When I started this blog just before joining the Foreign Service in 2010, I was eager to join the throngs of FSO and FS family bloggers chronicling their adventures around the globe. I wanted to create a platform to not only recount my own stories to family and friends, but to also highlight the challenges of FS life, especially for those navigating the system with Members of Household (MOHs) or traveling with pets. Well, as you can see, that clearly didn't happen. Work got busy, life got messy, and keeping this updated became less and less of a priority.
Fast forward a couple of years and I'm ready to give it another shot, this time from Belgium as I start my second tour. I thought about deleting my earlier posts, wiping the slate clean, and coming up with a new blog to kick off my new assignment. But I decided that would be unfair to the person I was writing those early entries, so anxious about moving abroad and leaving loved ones behind, yet so full of hope and enthusiasm for the opportunities and experiences to come. Those early posts serve as a reminder to me about how far I've come, both personally and professionally, and also about why I joined in the first place.
I think any officer will tell you there are plenty of moments in your career-even as a green FSO in a first or second tour-that make you second guess your decision to uproot your life to serve your country far away from home. However, rereading some of those entries I can almost feel the butterflies in my stomach while taking the oath, or the swell of pride on Flag Day when I learned I'd be doing human rights work in Lebanon. It's moments like those that will help me get through the early days in my new city, as I teeter on the fine line between tourist and resident, impatiently expecting to have carved out a life in a place I've only called home for a week.

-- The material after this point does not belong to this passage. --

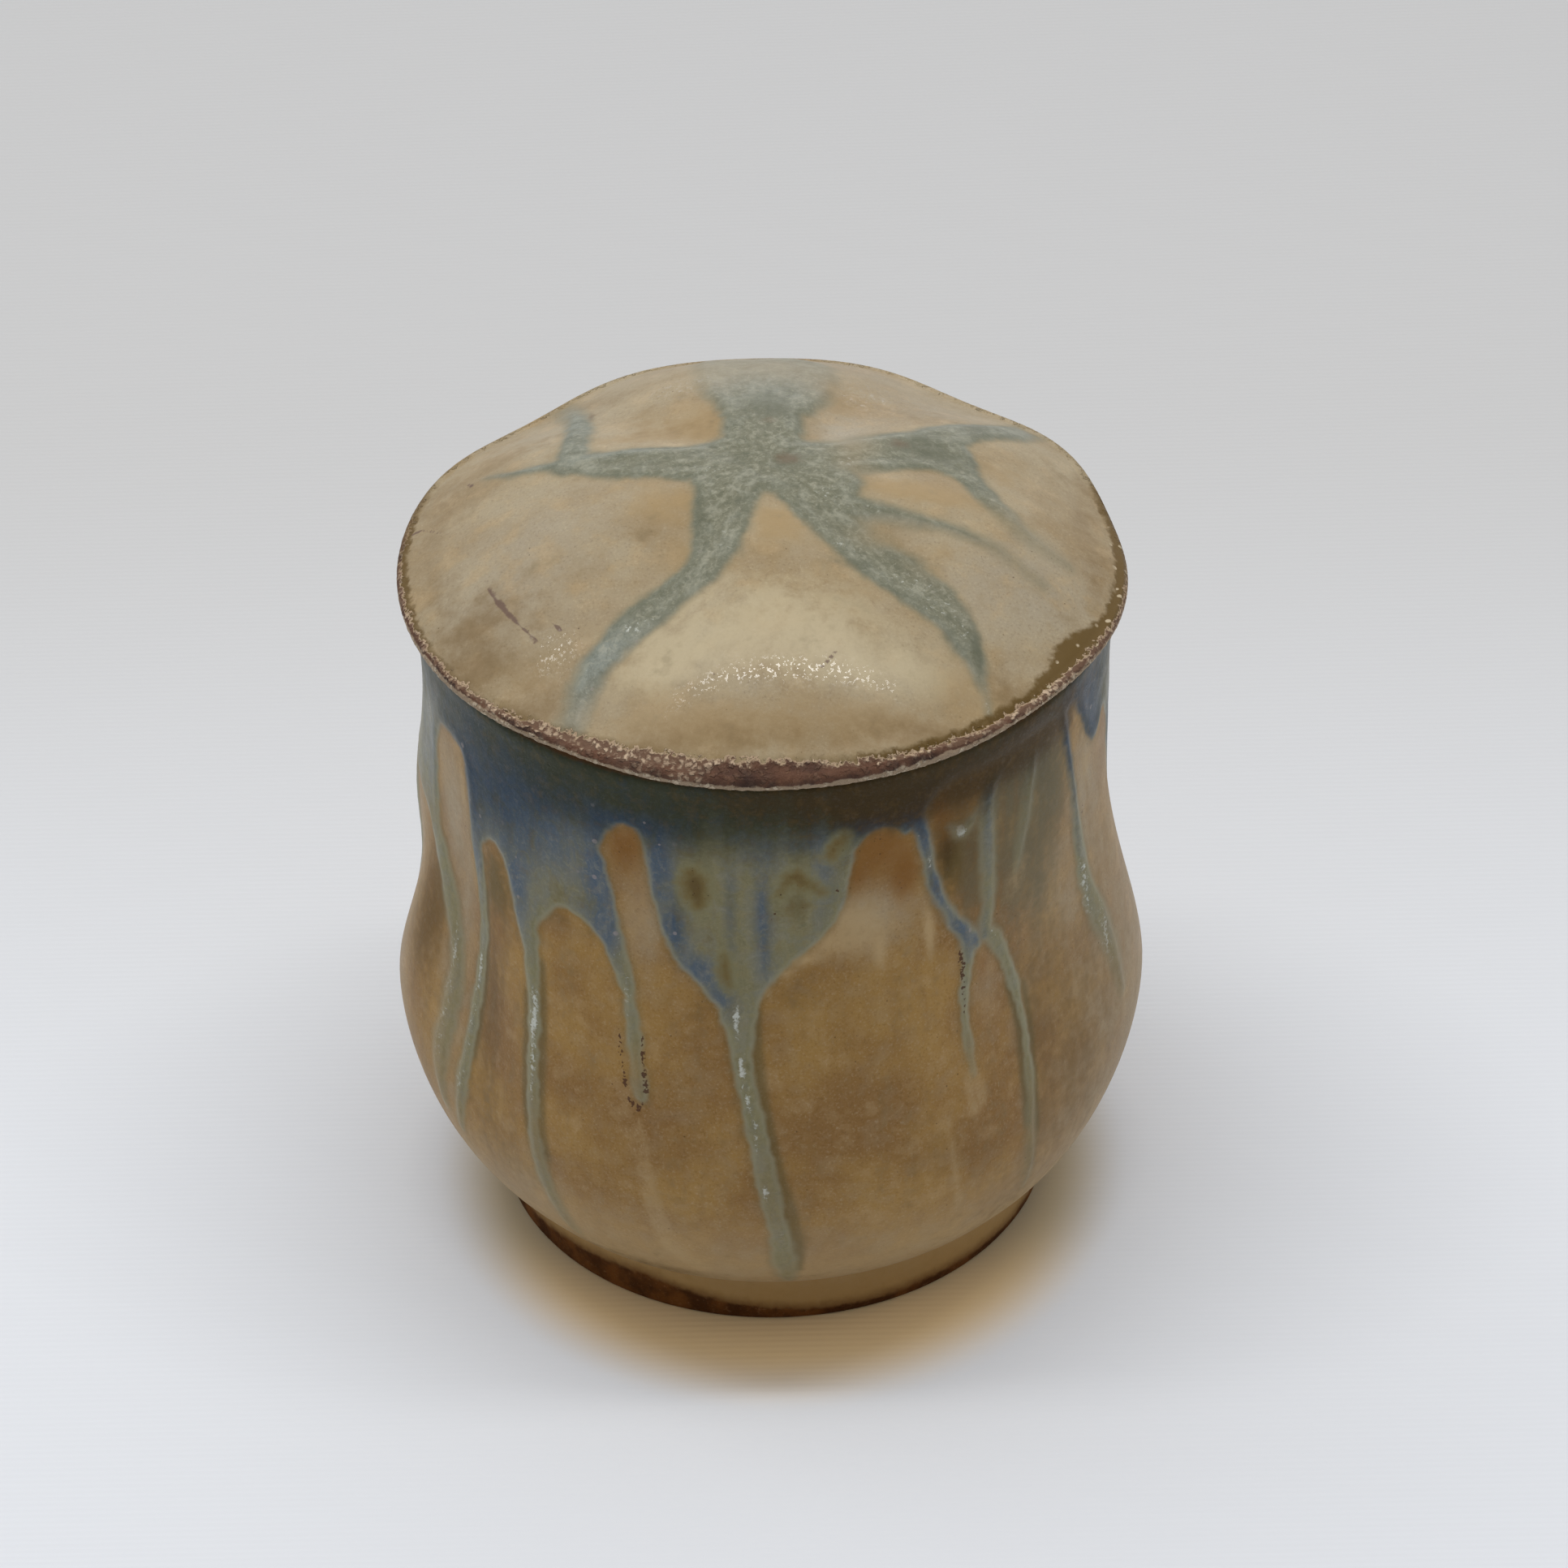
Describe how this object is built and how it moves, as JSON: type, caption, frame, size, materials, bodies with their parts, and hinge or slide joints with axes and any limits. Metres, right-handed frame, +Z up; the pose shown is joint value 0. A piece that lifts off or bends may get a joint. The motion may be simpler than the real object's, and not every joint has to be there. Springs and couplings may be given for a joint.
{
  "type": "lidded pot",
  "caption": "Small bellied stoneware jar on a turned foot, its wall pressed into soft grooves, with a low lobed dome lid that drops into the mouth and lifts off.",
  "frame": {"origin": "centre of the foot, on the surface the pot stands on", "axes": "+Z up along the axis the pot was thrown on, -Y towards the front of the picture, +X to the right"},
  "size_m": [0.1079, 0.1077, 0.1203],
  "materials": {
    "pot_glaze": "satin ochre stoneware glaze with blue-grey runs, bare brown clay at the foot",
    "lid_glaze": "satin sandy stoneware glaze with blue-grey runs, crusted brown rim"
  },
  "bodies": {
    "pot": {"pot": "pot_glaze"},
    "lid": {"lid": "lid_glaze"}
  },
  "joints": [
    {"name": "lid_lift", "type": "slide", "parent": "pot", "child": "lid", "axis": [0, 0, 1], "range_m": [0, 0.08]}
  ]
}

Such is the strange reality that is FS life. Moving every few years; adapting to new customs, cultures, and languages; being given opportunities and facing obstacles beyond compare. These are the thrills and adventures I was seeking when I joined, and they are still what gets my blood pumping today. What I wasn't prepared for, though, was how this job would make me throw my well-crafted life plan out the window. The clearly-scripted goals, objectives, and milestones my Type-A personality had carefully outlined quickly succumbed to the unofficial "it depends" mantra of our line of work. I have been pushed, tested, and challenged, and I am a better person for it.
When I started this blog three years ago, I could never have imagined the many things to come...that I would live through the Arab Spring, interview Syrian refugees fleeing a bloody civil war, or end a nearly five-year-long relationship. I never thought I would study French and pack my bags to spend a couple years in the heart of Europe. Sometimes life goes as planned and sometimes it doesn't. Sometimes you end up where you intend and sometimes you don't. And sometimes you realize that all the zigzagging life has made actually led you to the exact place you should be. I could never have imagined Brussels was in my future, but here it is and here I am. Ready to see what this crazy and amazing way of life has in store.
Fast forward a couple of years and I'm ready to give it another shot, this time from Belgium as I start my second tour. I thought about deleting my earlier posts, wiping the slate clean, and coming up with a new blog to kick off my new assignment. But I decided that would be unfair to the person I was writing those early entries, so anxious about moving abroad and leaving loved ones behind, yet so full of hope and enthusiasm for the opportunities and experiences to come. Those early posts serve as a reminder to me about how far I've come, both personally and professionally, and also about why I joined in the first place.
I think any officer will tell you there are plenty of moments in your career-even as a green FSO in a first or second tour-that make you second guess your decision to uproot your life to serve your country far away from home. However, rereading some of those entries I can almost feel the butterflies in my stomach while taking the oath, or the swell of pride on Flag Day when I learned I'd be doing human rights work in Lebanon. It's moments like those that will help me get through the early days in my new city, as I teeter on the fine line between tourist and resident, impatiently expecting to have carved out a life in a place I've only called home for a week.
Such is the strange reality that is FS life. Moving every few years; adapting to new customs, cultures, and languages; being given opportunities and facing obstacles beyond compare. These are the thrills and adventures I was seeking when I joined, and they are still what gets my blood pumping today. What I wasn't prepared for, though, was how this job would make me throw my well-crafted life plan out the window. The clearly-scripted goals, objectives, and milestones my Type-A personality had carefully outlined quickly succumbed to the unofficial "it depends" mantra of our line of work. I have been pushed, tested, and challenged, and I am a better person for it.
When I started this blog three years ago, I could never have imagined the many things to come...that I would live through the Arab Spring, interview Syrian refugees fleeing a bloody civil war, or end a nearly five-year-long relationship. I never thought I would study French and pack my bags to spend a couple years in the heart of Europe. Sometimes life goes as planned and sometimes it doesn't. Sometimes you end up where you intend and sometimes you don't. And sometimes you realize that all the zigzagging life has made actually led you to the exact place you should be. I could never have imagined Brussels was in my future, but here it is and here I am. Ready to see what this crazy and amazing way of life has in store.